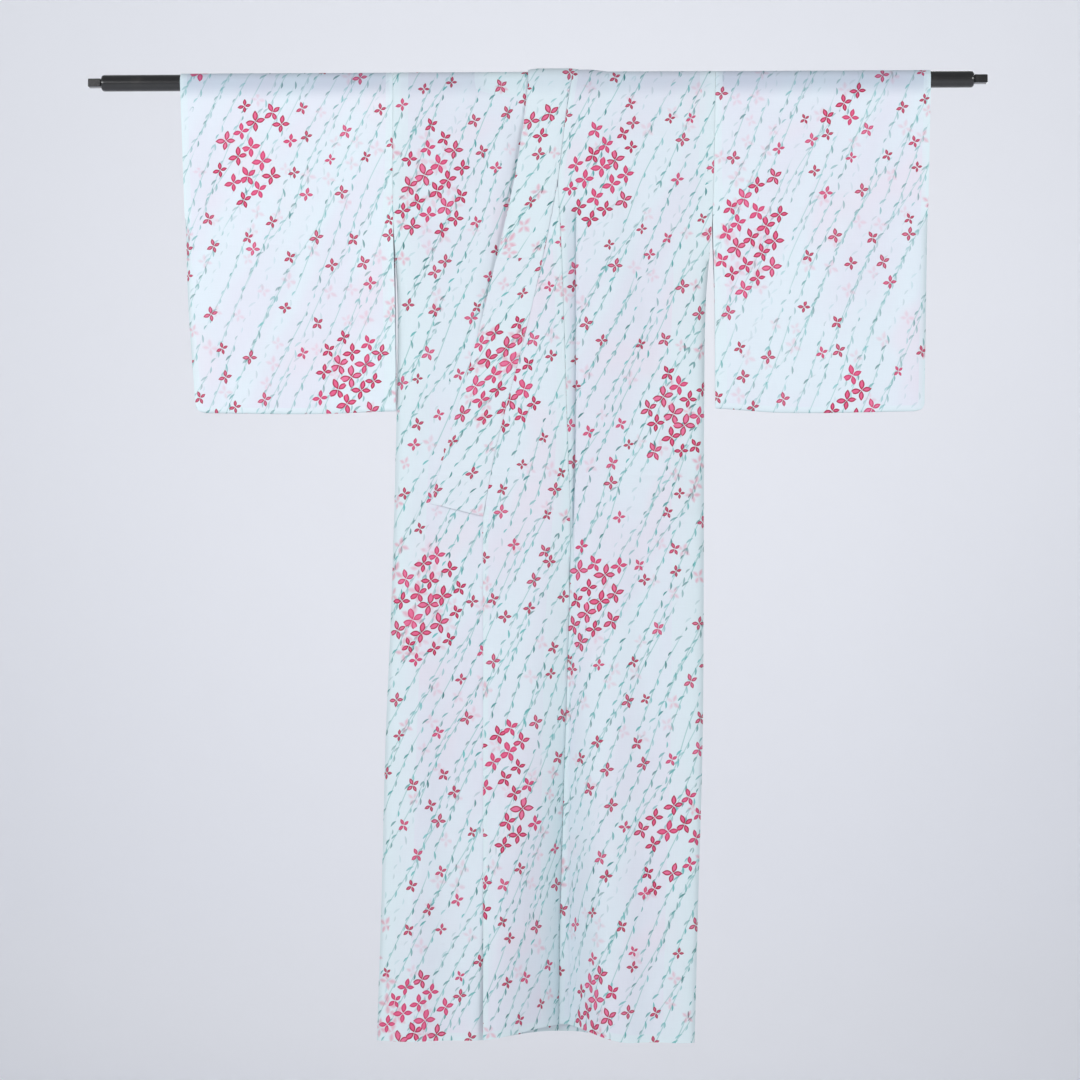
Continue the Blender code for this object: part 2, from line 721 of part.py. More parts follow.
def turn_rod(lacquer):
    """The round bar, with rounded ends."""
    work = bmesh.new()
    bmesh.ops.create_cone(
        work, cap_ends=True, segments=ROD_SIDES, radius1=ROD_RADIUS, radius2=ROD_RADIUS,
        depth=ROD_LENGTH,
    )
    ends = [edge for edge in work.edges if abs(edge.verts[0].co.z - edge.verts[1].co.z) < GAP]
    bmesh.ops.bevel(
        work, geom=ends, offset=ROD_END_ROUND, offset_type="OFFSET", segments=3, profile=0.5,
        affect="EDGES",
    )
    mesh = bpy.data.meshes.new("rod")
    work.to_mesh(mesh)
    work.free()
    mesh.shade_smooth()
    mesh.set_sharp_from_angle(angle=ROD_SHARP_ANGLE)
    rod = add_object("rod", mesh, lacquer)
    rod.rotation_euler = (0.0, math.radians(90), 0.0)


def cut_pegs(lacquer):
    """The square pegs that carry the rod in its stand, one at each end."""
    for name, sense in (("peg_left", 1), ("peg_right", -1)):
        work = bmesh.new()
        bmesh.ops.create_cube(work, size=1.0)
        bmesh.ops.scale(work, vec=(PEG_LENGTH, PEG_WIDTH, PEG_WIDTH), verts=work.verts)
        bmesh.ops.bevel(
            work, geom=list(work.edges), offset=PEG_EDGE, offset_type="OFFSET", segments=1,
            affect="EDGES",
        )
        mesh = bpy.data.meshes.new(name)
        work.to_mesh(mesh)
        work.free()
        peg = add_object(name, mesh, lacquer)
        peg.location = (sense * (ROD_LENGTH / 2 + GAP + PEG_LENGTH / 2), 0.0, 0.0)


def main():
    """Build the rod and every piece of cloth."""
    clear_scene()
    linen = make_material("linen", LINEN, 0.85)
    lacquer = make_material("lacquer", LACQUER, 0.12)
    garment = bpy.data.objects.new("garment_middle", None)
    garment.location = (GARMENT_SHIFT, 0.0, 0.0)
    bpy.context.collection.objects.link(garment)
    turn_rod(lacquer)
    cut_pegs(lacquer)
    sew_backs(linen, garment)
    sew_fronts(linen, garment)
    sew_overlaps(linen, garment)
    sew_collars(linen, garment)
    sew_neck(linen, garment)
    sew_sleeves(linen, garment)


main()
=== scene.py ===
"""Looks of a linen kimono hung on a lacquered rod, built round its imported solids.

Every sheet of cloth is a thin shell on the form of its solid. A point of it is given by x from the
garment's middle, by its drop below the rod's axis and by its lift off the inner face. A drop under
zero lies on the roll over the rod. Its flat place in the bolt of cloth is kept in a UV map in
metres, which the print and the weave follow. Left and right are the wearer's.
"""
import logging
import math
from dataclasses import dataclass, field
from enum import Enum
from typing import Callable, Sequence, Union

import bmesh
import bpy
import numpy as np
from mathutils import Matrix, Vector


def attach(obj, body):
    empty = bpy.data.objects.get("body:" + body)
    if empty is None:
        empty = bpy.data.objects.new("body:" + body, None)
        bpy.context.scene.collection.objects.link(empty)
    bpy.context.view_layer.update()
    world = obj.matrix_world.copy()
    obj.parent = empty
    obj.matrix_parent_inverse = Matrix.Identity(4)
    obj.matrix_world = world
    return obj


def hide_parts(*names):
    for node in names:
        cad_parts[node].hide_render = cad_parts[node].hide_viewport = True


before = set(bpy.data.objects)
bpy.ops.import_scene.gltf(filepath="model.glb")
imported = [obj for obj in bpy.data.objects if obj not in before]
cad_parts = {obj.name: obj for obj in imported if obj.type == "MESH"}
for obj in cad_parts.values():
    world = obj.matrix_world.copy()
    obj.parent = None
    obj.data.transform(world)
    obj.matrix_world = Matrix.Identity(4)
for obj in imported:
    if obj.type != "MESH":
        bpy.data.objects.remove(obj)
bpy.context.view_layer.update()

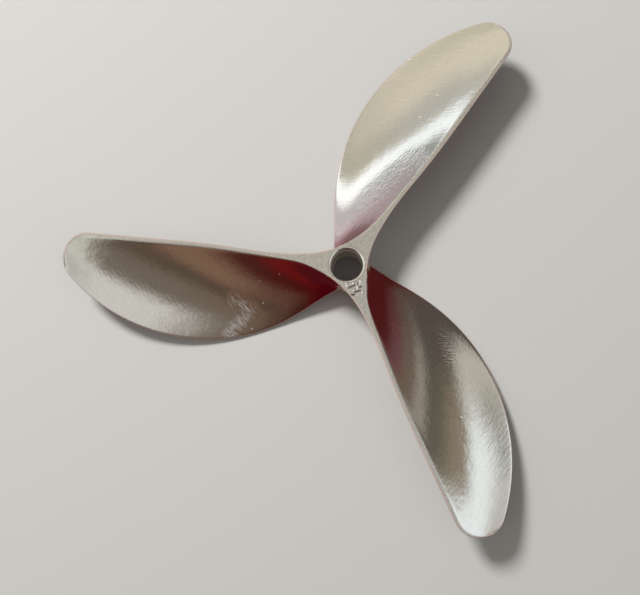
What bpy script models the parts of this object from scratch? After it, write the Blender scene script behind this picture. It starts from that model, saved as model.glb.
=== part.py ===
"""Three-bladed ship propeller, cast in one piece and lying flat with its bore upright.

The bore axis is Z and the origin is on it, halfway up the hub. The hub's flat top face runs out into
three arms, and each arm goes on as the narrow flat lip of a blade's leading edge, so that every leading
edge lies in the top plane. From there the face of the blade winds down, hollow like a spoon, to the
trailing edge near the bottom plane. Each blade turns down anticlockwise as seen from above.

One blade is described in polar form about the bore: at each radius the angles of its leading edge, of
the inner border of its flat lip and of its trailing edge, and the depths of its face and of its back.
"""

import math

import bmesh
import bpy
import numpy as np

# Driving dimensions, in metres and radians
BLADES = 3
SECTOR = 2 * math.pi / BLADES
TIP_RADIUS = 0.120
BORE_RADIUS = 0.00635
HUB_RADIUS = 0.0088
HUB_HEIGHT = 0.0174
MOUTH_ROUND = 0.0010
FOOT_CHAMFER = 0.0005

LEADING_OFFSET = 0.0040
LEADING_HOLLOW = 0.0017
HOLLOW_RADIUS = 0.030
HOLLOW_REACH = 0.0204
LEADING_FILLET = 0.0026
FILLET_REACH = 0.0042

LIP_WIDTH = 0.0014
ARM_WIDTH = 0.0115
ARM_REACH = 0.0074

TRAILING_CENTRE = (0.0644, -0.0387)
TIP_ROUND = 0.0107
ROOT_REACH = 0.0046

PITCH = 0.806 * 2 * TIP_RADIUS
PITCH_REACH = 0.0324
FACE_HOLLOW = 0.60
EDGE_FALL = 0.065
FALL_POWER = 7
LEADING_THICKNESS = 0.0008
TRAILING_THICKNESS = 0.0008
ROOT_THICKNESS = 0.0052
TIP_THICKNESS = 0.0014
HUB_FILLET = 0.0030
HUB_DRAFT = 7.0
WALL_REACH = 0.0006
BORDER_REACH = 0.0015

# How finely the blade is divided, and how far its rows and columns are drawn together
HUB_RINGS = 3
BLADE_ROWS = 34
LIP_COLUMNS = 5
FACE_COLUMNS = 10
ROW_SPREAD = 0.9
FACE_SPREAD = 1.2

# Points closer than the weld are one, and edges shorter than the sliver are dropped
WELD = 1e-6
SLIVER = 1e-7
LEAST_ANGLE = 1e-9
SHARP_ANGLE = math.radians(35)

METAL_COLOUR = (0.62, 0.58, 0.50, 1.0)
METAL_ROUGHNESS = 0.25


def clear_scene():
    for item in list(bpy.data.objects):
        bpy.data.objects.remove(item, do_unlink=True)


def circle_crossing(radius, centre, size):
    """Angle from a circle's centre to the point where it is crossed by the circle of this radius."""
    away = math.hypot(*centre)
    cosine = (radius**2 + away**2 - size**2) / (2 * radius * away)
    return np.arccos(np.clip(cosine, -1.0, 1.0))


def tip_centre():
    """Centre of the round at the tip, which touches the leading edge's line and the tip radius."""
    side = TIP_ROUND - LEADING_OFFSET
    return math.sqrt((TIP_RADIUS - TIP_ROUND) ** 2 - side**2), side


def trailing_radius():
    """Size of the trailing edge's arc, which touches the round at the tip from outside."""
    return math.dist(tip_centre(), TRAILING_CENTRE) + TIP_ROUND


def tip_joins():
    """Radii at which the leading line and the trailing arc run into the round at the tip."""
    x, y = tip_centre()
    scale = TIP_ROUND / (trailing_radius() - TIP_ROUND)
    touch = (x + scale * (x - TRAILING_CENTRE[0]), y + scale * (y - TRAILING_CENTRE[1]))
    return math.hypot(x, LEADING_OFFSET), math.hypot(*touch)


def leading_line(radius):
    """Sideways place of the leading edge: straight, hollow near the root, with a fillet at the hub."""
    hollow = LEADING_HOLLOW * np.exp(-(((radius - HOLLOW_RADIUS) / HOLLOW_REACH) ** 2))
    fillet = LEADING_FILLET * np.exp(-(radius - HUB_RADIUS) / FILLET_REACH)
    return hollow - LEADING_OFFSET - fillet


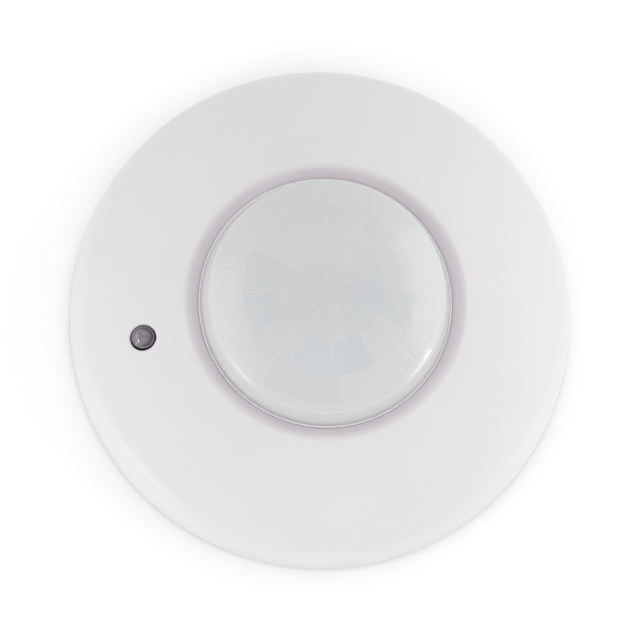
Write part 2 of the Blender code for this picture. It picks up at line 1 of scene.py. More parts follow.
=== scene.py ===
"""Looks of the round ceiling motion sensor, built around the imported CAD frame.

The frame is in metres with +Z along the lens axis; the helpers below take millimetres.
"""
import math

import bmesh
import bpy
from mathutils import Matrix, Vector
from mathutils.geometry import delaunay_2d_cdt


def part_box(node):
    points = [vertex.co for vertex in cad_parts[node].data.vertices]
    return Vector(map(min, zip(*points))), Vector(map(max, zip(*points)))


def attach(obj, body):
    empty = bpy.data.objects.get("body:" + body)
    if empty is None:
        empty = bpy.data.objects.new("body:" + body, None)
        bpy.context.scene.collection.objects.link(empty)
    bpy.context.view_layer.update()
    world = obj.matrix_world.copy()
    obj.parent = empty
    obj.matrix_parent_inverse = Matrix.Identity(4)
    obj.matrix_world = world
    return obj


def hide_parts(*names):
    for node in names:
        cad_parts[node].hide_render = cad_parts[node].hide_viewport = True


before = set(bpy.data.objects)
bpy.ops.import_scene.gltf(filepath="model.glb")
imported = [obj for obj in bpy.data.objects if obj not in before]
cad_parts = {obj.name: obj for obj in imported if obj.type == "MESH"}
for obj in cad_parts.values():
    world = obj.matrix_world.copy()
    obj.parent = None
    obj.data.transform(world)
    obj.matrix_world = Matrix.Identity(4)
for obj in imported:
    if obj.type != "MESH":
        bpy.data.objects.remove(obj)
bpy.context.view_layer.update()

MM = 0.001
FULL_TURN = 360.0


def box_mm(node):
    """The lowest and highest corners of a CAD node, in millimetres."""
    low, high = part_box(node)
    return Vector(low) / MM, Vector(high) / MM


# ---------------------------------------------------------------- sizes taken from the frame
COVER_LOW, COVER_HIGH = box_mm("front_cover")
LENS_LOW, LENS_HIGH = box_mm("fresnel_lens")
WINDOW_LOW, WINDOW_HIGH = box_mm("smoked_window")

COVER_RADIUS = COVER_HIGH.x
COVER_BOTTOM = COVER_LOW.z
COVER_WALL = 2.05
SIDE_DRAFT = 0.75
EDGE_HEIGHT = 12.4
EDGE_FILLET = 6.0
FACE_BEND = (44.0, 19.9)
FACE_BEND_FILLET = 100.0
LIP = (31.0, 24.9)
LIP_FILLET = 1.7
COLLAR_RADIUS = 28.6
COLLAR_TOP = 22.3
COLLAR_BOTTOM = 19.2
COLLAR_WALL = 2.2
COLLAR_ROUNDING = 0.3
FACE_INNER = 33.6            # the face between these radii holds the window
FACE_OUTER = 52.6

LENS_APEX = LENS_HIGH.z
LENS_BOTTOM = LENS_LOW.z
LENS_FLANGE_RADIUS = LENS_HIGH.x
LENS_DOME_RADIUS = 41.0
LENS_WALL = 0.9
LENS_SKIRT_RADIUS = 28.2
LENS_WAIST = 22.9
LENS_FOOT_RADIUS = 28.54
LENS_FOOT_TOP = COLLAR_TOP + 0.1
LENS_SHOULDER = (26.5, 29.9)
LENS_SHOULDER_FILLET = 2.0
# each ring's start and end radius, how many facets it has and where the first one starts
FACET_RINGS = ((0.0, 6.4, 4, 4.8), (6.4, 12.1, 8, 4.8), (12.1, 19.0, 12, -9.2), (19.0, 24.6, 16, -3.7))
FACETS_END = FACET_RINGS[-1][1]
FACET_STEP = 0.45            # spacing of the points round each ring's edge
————
TASK STATEMENT: Copy out precisely the lines that begin at the line containing "What bpy script" and end at the line containing "its bore upright.", including both; write nothing else.

FULL RESPONSE:
What bpy script models the parts of this object from scratch? After it, write the Blender scene script behind this picture. It starts from that model, saved as model.glb.
=== part.py ===
"""Three-bladed ship propeller, cast in one piece and lying flat with its bore upright.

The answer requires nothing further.